← February 2, 2027 edition

synthetic-sciences

Orchestrate AI co-scientists

Synthetic Sciences Is Building the IDE for AI-Powered Research

The Macro: Researchers Are Drowning in Busy Work

Scientific research has a productivity crisis that has nothing to do with the science itself. Researchers spend enormous amounts of time on tasks that are necessary but not intellectually demanding. Literature reviews that take weeks of reading and synthesizing hundreds of papers. Training ML models that require setting up cloud GPU instances, managing dependencies, babysitting runs, and wrangling results. Writing papers in LaTeX, which is powerful but punishingly tedious for anything beyond simple formatting. Designing experiments based on prior results, which requires holding an absurd amount of context in your head simultaneously.

The tools researchers use have barely evolved in a decade. Jupyter notebooks are great for exploration but terrible for reproducibility. Overleaf improved collaborative LaTeX editing but did not make LaTeX any less painful. Google Scholar and Semantic Scholar help you find papers but do not help you understand them at scale. The whole workflow is a collection of disconnected tools held together by copy-paste and sheer determination.

Several companies are trying to fix parts of this. Elicit focuses on AI-assisted literature review. Consensus does something similar with a more structured approach. Paperpal helps with academic writing. But none of them are trying to build the full-stack research environment where an AI agent can handle the entire workflow from literature review through experiment design to paper writing.

That is what Synthetic Sciences is building. They describe themselves as the infrastructure for AI co-scientists, and their product is an agent platform that can delegate complete research workflows to AI.

The Micro: Four Modes of Research Automation

Aayam Bansal and Ishaan Gangwani founded Synthetic Sciences with a thesis that the Y Combinator-backed company (W25) describes simply: capable AI scientists require a human-centric product suite that generates high-quality process data, paired with research infrastructure to turn that data into increasingly autonomous systems.

The platform offers four distinct modes. Research mode for literature reviews and synthesis. Biology mode for computational biology workflows. Flywheel mode for iterative experimentation. Write mode for generating publication-ready LaTeX. You can switch modes mid-session without losing context, which matters because real research is not linear. You start reviewing literature, pivot to running an experiment, come back to refine your hypothesis, then write up results.

The GPU orchestration feature is notable. Researchers constantly struggle with provisioning cloud compute, managing CUDA dependencies, and keeping track of training runs. If Synthetic Sciences can abstract that into “tell the agent to train this model” and have it handle the infrastructure, that is hours of DevOps work eliminated per experiment.

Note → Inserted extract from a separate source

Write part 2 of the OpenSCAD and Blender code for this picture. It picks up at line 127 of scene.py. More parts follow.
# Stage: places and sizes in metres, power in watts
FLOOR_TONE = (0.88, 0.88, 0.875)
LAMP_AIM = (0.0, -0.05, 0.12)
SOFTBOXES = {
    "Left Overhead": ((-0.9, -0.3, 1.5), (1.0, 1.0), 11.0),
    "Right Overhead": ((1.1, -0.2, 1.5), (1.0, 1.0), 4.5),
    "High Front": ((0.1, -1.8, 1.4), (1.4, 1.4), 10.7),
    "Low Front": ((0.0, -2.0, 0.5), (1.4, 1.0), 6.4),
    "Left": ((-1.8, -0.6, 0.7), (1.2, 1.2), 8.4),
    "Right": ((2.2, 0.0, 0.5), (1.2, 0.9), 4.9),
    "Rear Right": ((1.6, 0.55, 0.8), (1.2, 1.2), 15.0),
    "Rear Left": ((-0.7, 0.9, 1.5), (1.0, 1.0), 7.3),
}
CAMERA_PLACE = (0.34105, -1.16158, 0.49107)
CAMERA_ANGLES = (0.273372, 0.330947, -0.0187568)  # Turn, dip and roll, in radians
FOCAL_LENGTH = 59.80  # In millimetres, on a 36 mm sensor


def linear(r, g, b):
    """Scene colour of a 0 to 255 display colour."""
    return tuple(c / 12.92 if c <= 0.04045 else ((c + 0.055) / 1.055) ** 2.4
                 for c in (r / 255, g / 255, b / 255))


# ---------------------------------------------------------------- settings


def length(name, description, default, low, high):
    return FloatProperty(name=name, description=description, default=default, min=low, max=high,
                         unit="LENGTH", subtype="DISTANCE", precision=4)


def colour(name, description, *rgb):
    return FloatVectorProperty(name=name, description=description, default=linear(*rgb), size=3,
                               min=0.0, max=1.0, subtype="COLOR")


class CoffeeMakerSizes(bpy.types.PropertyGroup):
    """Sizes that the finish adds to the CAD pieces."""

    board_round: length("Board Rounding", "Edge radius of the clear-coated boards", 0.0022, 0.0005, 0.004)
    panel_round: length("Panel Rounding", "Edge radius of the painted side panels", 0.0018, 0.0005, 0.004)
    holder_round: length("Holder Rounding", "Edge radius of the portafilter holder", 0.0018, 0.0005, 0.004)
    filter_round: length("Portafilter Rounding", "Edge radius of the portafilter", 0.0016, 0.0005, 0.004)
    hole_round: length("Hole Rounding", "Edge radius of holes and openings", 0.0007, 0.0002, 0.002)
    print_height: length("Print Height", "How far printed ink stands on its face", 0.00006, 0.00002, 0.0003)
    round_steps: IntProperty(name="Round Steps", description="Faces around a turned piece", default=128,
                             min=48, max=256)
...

Pricing starts at $50/month for individuals, which positions this as a tool researchers can expense without needing institutional approval. That is smart distribution. Academic purchasing processes are legendarily slow. Individual researchers buying their own tools is how most academic software gets adopted initially.

The emphasis on “persistent agent runtime and autonomous long-running workflows” suggests the agents can run experiments for hours or days without human intervention, checking back in when they need guidance or have results. This is different from a chatbot that you interact with in real time. It is closer to having a research assistant who goes away, does the work, and comes back with results.

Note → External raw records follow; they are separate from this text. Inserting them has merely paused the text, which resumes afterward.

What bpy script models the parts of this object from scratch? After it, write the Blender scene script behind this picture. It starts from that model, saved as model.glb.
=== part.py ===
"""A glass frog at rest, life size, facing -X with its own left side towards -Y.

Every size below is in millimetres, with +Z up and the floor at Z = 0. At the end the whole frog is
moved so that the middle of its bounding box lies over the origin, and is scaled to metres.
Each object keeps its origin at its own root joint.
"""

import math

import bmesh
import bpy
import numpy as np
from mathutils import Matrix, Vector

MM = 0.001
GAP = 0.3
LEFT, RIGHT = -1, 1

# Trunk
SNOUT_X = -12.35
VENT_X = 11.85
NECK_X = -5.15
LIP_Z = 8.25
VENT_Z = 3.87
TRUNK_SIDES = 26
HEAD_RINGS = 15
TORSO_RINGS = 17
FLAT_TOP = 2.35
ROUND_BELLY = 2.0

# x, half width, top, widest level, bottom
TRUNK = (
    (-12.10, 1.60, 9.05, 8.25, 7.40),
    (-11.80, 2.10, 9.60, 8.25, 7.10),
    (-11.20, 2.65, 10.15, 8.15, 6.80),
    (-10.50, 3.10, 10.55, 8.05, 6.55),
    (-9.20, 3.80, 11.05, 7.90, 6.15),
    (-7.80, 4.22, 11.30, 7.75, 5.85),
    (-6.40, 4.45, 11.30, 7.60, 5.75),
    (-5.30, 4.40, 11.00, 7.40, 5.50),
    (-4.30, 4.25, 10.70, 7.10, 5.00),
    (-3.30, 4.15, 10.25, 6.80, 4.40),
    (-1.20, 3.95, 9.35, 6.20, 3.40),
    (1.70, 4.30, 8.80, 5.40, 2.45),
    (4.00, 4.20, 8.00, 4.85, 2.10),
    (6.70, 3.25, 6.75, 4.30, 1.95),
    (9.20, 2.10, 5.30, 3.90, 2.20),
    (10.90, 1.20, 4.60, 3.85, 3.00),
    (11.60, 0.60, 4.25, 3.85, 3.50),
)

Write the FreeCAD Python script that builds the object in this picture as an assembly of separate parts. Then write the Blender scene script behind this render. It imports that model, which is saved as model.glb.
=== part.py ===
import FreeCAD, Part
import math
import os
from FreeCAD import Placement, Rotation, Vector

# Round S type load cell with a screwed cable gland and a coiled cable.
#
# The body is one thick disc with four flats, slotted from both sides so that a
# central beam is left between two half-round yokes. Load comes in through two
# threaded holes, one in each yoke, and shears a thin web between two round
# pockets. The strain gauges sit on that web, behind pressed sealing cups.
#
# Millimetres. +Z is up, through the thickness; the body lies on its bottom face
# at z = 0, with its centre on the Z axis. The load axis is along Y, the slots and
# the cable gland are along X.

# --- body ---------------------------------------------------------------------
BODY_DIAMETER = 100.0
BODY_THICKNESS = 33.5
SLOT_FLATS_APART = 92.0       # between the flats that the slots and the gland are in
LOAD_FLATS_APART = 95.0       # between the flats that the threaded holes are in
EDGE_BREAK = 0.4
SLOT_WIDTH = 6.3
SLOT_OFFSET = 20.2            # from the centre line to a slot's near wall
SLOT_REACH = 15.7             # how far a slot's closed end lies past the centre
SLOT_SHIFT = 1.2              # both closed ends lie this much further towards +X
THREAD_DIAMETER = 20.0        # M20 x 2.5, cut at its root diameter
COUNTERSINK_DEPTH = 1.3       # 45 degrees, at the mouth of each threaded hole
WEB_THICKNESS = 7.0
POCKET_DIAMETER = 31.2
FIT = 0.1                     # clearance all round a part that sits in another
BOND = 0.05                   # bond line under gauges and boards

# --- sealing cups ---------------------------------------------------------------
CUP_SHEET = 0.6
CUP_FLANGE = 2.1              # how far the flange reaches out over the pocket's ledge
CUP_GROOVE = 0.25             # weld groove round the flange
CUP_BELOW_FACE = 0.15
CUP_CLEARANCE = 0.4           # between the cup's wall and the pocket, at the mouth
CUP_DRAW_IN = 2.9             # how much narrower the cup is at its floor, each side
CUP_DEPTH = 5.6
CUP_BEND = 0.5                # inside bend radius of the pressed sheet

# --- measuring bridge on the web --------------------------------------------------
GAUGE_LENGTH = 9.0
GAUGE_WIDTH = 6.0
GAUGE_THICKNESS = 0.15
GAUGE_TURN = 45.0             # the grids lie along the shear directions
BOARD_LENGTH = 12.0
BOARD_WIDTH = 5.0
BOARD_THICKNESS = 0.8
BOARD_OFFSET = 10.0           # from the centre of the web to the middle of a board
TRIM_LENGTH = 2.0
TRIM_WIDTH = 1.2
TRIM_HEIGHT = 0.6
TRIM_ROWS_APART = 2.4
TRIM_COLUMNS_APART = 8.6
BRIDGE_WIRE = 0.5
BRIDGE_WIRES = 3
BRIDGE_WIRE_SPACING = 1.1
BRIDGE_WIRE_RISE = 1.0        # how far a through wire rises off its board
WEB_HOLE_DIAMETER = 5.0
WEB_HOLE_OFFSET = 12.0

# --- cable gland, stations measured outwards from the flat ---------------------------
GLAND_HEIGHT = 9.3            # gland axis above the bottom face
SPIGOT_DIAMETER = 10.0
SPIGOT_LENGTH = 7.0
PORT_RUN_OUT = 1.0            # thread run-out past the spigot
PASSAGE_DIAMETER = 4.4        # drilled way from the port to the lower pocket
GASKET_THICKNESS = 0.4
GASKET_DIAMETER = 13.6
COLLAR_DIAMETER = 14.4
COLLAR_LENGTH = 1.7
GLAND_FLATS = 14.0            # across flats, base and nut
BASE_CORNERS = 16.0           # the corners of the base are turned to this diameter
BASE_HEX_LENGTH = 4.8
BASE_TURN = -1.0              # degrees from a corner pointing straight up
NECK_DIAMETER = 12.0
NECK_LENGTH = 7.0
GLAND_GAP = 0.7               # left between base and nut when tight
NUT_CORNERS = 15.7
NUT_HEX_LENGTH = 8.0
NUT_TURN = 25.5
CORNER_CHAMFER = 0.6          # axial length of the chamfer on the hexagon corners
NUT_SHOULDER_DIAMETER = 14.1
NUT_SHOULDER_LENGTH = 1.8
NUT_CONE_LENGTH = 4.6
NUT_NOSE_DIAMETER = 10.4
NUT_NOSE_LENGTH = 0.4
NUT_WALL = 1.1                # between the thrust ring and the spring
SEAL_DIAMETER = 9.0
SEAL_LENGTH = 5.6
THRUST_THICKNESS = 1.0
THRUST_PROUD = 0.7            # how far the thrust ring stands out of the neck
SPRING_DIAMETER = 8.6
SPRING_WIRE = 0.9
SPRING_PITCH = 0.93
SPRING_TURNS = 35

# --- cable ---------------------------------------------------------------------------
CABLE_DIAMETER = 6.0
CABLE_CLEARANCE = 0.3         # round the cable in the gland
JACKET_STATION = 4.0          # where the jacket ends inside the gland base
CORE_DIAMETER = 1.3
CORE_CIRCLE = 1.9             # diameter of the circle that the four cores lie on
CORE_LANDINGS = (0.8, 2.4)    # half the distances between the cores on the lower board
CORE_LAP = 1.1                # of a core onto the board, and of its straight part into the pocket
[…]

The integration with GitHub and Hugging Face indicates they are building for the computational research community specifically, people who work with code, models, and data. This is not a tool for wet lab biologists or field ecologists. It is for researchers whose work is primarily computational, which is a large and growing segment.

The Verdict

The “Claude Code for Science” positioning in their YC description is bold but directionally right. If they can make AI research agents as productive for scientists as coding agents are becoming for developers, they are building something genuinely important.

At 30 days: how many researchers are actively using the platform beyond demos? $50/month is cheap enough that adoption should be fast if the product delivers.

At 60 days: has anyone published a paper where Synthetic Sciences was a meaningful part of the workflow? Academic credibility matters enormously in this market. One good citation is worth ten marketing pages.

At 90 days: what does the retention curve look like? Research tools have a habit of being exciting for a week and then abandoned. If users come back month after month, the platform is providing durable value.

I think the full-stack approach is the right bet. Solving one piece of the research workflow (just literature review, just writing) creates a nice tool. Solving the whole workflow creates infrastructure. Synthetic Sciences is betting on infrastructure, and if they can deliver, the market is massive.